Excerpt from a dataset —
◆ ◆ ◆ ◆ ◆ ◆ ◆
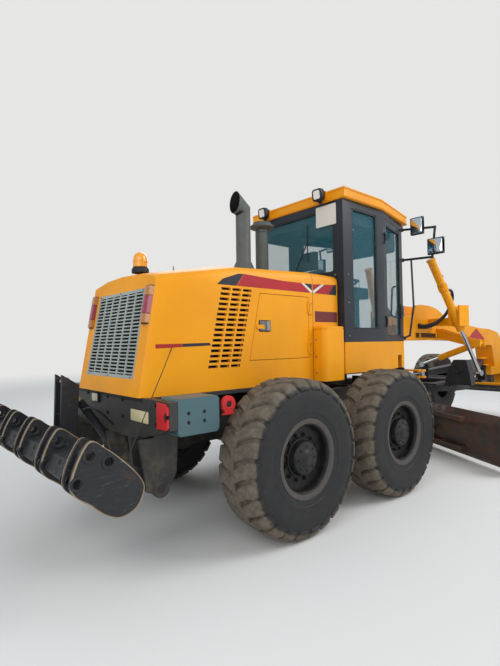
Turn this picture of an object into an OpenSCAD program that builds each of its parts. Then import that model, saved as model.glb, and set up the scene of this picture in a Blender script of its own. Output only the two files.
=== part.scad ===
// Motor grader with a hexagonal cab, an articulated frame, a six-way blade and a rear ripper.
// Millimetres. +X is forwards, +Y is left, +Z is up, and the ground is at Z = 0.
// Places are given from the middle of the tandem axles, and place() then centres the machine.

/* [Wheels] */
// Diameter of a tyre over its lugs
tyre_d = 1348; // [1300:1:1360]
// Width of a tyre
tyre_w = 445; // [400:1:450]
// Distance between the tyres' outer faces
machine_w = 2625; // [2600:1:2700]
// Diameter of the rim under the tyre's bead
rim_d = 635; // [600:1:660]
// Distance from the front axle to the middle of the tandem
wheelbase = 6219; // [6150:1:6350]
// Distance between the two tandem wheels of a side
tandem_pitch = 1538; // [1500:1:1600]
// Radius of the spindle in a wheel's hub
spindle_r = 62; // [50:1:70]

/* [Hood] */
// Half width of the hood
hood_half = 660; // [640:1:680]
// Height of the hood's lower edge
hood_low = 1240; // [1230:1:1250]
// Thickness of the hood's panels
hood_wall = 25; // [15:1:30]
// Where the hood's rear face meets its lower edge
hood_back = -1985; // [-2000:1:-1975]
// How far the hood's rear face leans forwards up to its top
hood_lean = 165; // [120:1:180]

/* [Cab] */
// Rear face of the cab
cab_back = 490; // [480:1:520]
// Front face of the cab
cab_front = 2110; // [2080:1:2130]
// Half width of the cab's straight rear part
cab_half = 740; // [720:1:760]
// Half width of the cab's front face
cab_nose = 530; // [500:1:560]
// Where the sides of the cab turn in towards the front
cab_kink = 1310; // [1280:1:1330]
// Height of the cab's lower edge
cab_low = 1295; // [1280:1:1320]
// Height of the cab's floor, where the yellow base ends
cab_floor = 1650; // [1640:1:1660]
// Height of the roof's underside
cab_top = 3285; // [3250:1:3300]
// Thickness of the roof
roof_h = 125; // [100:1:140]
// Thickness of the cab's walls and posts
cab_wall = 50; // [40:1:60]
// Thickness of the window glass
glass_t = 8; // [6:1:12]

/* [Frames] */
// Place of the articulation's upright pin
pivot_x = 2420; // [2400:1:2450]
// Radius of the articulation's pin
pivot_r = 60; // [50:1:65]
// Half width of the front frame's box beam
neck_half = 170; // [160:1:180]
// From the front axle to the push plate's front face
nose_reach = 791; // [770:1:820]
// Rear face of the rear bumper
bumper_x = -1960; // [-1970:1:-1950]
// Half width of the rear bumper
bumper_half = 1050; // [1000:1:1080]

/* [Steering] */
// From the middle of a front wheel in to its kingpin
kingpin_in = 290; // [285:1:300]
// Radius of a kingpin
kingpin_r = 36; // [30:1:40]
// Length of a steering arm behind its kingpin
steer_arm = 280; // [270:1:290]

/* [Blade] */
// Length of the blade
blade_l = 4270; // [4200:1:4280]
// Height of the blade
blade_h = 610; // [580:1:620]
// Thickness of the blade's curved plate
blade_t = 22; // [18:1:25]
// Height of the cutting edge over the ground
blade_lift = 60; // [50:1:90]
// How far the blade stands turned from straight across
blade_angle = 30; // [28:1:32]
// Outer radius of the circle
circle_r = 765; // [755:1:775]
// Place of the circle's centre
circle_x = 3500; // [3495:1:3505]
// Height of the circle's underside
circle_z = 880; // [875:1:885]
// Thickness of the circle
circle_t = 80; // [70:1:90]

/* [Cylinders] */
// Outer radius of a lift cylinder's barrel
lift_r = 60; // [55:1:65]
// Radius of a lift cylinder's rod
lift_rod_r = 30; // [25:1:32]
// Outer radius of an articulation cylinder's barrel
artic_r = 52; // [45:1:55]
// Outer radius of the shift cylinder's barrel
shift_r = 52; // [45:1:55]

/* [Ripper] */
// Half length of the ripper's beam
ripper_half = 1200; // [1190:1:1210]
// Rear end of the ripper's shank holders
ripper_x = -2700; // [-2710:1:-2690]
// Height of the ripper's hinge
ripper_z = 560; // [550:1:570]

/* [Hidden] */
$fn = 48;

fit = 0.3;       // gap between pieces that seat in each other
run = 5;         // gap between pieces that move past each other
e = 1;           // overlap of solids that are one piece

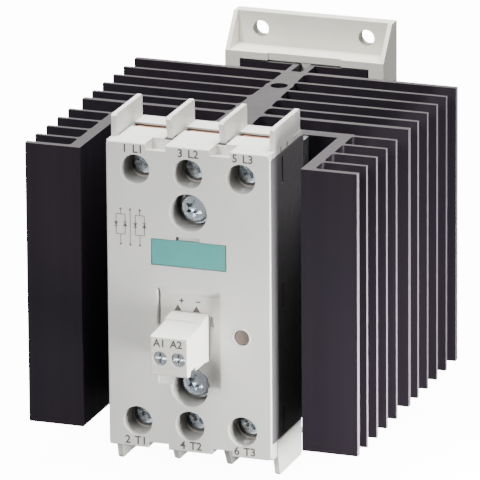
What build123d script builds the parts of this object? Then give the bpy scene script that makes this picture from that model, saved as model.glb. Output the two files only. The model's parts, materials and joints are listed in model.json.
◆ ◆ ◆ ◆ ◆ ◆ ◆
Send back each record exactly as it stands.

IN RESPONSE —
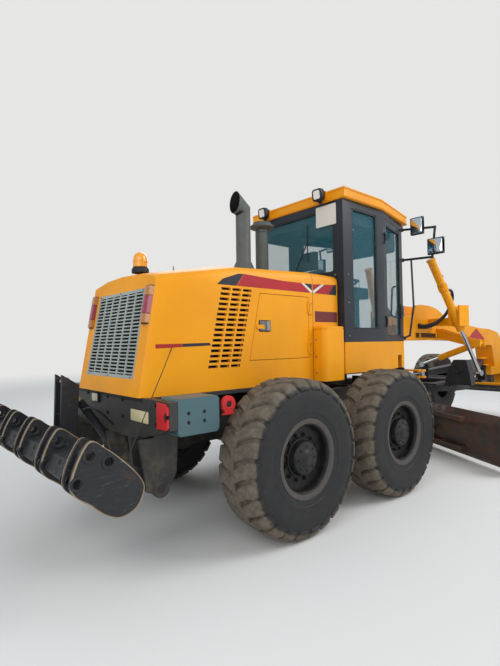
Turn this picture of an object into an OpenSCAD program that builds each of its parts. Then import that model, saved as model.glb, and set up the scene of this picture in a Blender script of its own. Output only the two files.
=== part.scad ===
// Motor grader with a hexagonal cab, an articulated frame, a six-way blade and a rear ripper.
// Millimetres. +X is forwards, +Y is left, +Z is up, and the ground is at Z = 0.
// Places are given from the middle of the tandem axles, and place() then centres the machine.

/* [Wheels] */
// Diameter of a tyre over its lugs
tyre_d = 1348; // [1300:1:1360]
// Width of a tyre
tyre_w = 445; // [400:1:450]
// Distance between the tyres' outer faces
machine_w = 2625; // [2600:1:2700]
// Diameter of the rim under the tyre's bead
rim_d = 635; // [600:1:660]
// Distance from the front axle to the middle of the tandem
wheelbase = 6219; // [6150:1:6350]
// Distance between the two tandem wheels of a side
tandem_pitch = 1538; // [1500:1:1600]
// Radius of the spindle in a wheel's hub
spindle_r = 62; // [50:1:70]

/* [Hood] */
// Half width of the hood
hood_half = 660; // [640:1:680]
// Height of the hood's lower edge
hood_low = 1240; // [1230:1:1250]
// Thickness of the hood's panels
hood_wall = 25; // [15:1:30]
// Where the hood's rear face meets its lower edge
hood_back = -1985; // [-2000:1:-1975]
// How far the hood's rear face leans forwards up to its top
hood_lean = 165; // [120:1:180]

/* [Cab] */
// Rear face of the cab
cab_back = 490; // [480:1:520]
// Front face of the cab
cab_front = 2110; // [2080:1:2130]
// Half width of the cab's straight rear part
cab_half = 740; // [720:1:760]
// Half width of the cab's front face
cab_nose = 530; // [500:1:560]
// Where the sides of the cab turn in towards the front
cab_kink = 1310; // [1280:1:1330]
// Height of the cab's lower edge
cab_low = 1295; // [1280:1:1320]
// Height of the cab's floor, where the yellow base ends
cab_floor = 1650; // [1640:1:1660]
// Height of the roof's underside
cab_top = 3285; // [3250:1:3300]
// Thickness of the roof
roof_h = 125; // [100:1:140]
// Thickness of the cab's walls and posts
cab_wall = 50; // [40:1:60]
// Thickness of the window glass
glass_t = 8; // [6:1:12]

/* [Frames] */
// Place of the articulation's upright pin
pivot_x = 2420; // [2400:1:2450]
// Radius of the articulation's pin
pivot_r = 60; // [50:1:65]
// Half width of the front frame's box beam
neck_half = 170; // [160:1:180]
// From the front axle to the push plate's front face
nose_reach = 791; // [770:1:820]
// Rear face of the rear bumper
bumper_x = -1960; // [-1970:1:-1950]
// Half width of the rear bumper
bumper_half = 1050; // [1000:1:1080]

/* [Steering] */
// From the middle of a front wheel in to its kingpin
kingpin_in = 290; // [285:1:300]
// Radius of a kingpin
kingpin_r = 36; // [30:1:40]
// Length of a steering arm behind its kingpin
steer_arm = 280; // [270:1:290]

/* [Blade] */
// Length of the blade
blade_l = 4270; // [4200:1:4280]
// Height of the blade
blade_h = 610; // [580:1:620]
// Thickness of the blade's curved plate
blade_t = 22; // [18:1:25]
// Height of the cutting edge over the ground
blade_lift = 60; // [50:1:90]
// How far the blade stands turned from straight across
blade_angle = 30; // [28:1:32]
// Outer radius of the circle
circle_r = 765; // [755:1:775]
// Place of the circle's centre
circle_x = 3500; // [3495:1:3505]
// Height of the circle's underside
circle_z = 880; // [875:1:885]
// Thickness of the circle
circle_t = 80; // [70:1:90]

/* [Cylinders] */
// Outer radius of a lift cylinder's barrel
lift_r = 60; // [55:1:65]
// Radius of a lift cylinder's rod
lift_rod_r = 30; // [25:1:32]
// Outer radius of an articulation cylinder's barrel
artic_r = 52; // [45:1:55]
// Outer radius of the shift cylinder's barrel
shift_r = 52; // [45:1:55]

/* [Ripper] */
// Half length of the ripper's beam
ripper_half = 1200; // [1190:1:1210]
// Rear end of the ripper's shank holders
ripper_x = -2700; // [-2710:1:-2690]
// Height of the ripper's hinge
ripper_z = 560; // [550:1:570]

/* [Hidden] */
$fn = 48;

fit = 0.3;       // gap between pieces that seat in each other
run = 5;         // gap between pieces that move past each other
e = 1;           // overlap of solids that are one piece

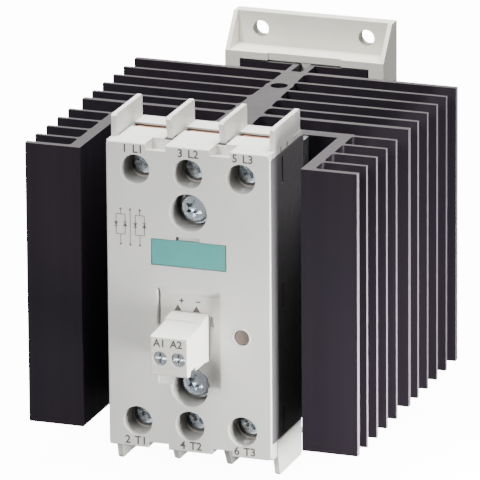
What build123d script builds the parts of this object? Then give the bpy scene script that makes this picture from that model, saved as model.glb. Output the two files only. The model's parts, materials and joints are listed in model.json.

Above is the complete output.